The fork() call can fail if there is insufficient virtual memory for the new process (even though you intend to immediately replace it with a much smaller footprint, the kernel can't know that). Some systems allow you to trade the ability to fork large processes for reduced guarantees that page faults may fail, with copy-on-write (vfork()) or memory overcommit (/proc/sys/vm/overcommit_memory and /proc/sys/vm/overcommit_ratio).
Note that the above applies equally to any library function that may create new processes - e.g. popen(). Though not exec(), as that replaces the process and doesn't clone it.

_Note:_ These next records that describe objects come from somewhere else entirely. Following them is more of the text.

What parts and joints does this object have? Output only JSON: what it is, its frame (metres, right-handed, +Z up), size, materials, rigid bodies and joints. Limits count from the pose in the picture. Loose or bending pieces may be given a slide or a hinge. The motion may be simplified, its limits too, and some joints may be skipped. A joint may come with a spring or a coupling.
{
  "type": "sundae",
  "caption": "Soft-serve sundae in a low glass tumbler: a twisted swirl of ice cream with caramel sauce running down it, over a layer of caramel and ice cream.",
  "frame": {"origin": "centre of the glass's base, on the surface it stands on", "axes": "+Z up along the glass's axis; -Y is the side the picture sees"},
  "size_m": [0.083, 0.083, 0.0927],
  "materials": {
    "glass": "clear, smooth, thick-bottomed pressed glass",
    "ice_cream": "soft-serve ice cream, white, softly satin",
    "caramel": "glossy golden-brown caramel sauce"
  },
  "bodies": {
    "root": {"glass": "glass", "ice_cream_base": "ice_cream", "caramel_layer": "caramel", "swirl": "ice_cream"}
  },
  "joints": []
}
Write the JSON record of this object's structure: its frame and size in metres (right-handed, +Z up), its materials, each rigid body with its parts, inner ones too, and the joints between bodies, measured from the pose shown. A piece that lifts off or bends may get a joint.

If the provided mechanisms are inadequate for your use case, then you may need to implement your own system() replacement. I recommend starting a child process early on (before you allocate lots of memory) whose sole job is to accept NUL-separated command lines on stdin and report exit status on stdout.
An outline of the latter solution in pseudo-code looks something like:
int request_fd[2];
int reply_fd[2];
pipe(request_fd);
pipe(reply_fd);
if (fork()) {
/* in parent */
close(request_fd[0]);
close(reply_fd[1]);
} else {
/* in child */
close(request_fd[1]);
close(reply_fd[0]);
while (read(request_fd[0], command)) {
int result = system(command);
write(reply_fd[1], result);
}
exit();
}
// Important: don't allocate until after the fork()
std::vector<double> a(7e8,1); // allocate a big chunk of memory
int my_system_replacement(const char* command) {
write(request_fd[1], command);
read(reply_fd[0], result);
return result;
}
You'll want to add appropriate error checks throughout, by reference to the man pages. And you might want to make it more object-oriented, and perhaps use iostreams for your read and write operations, etc.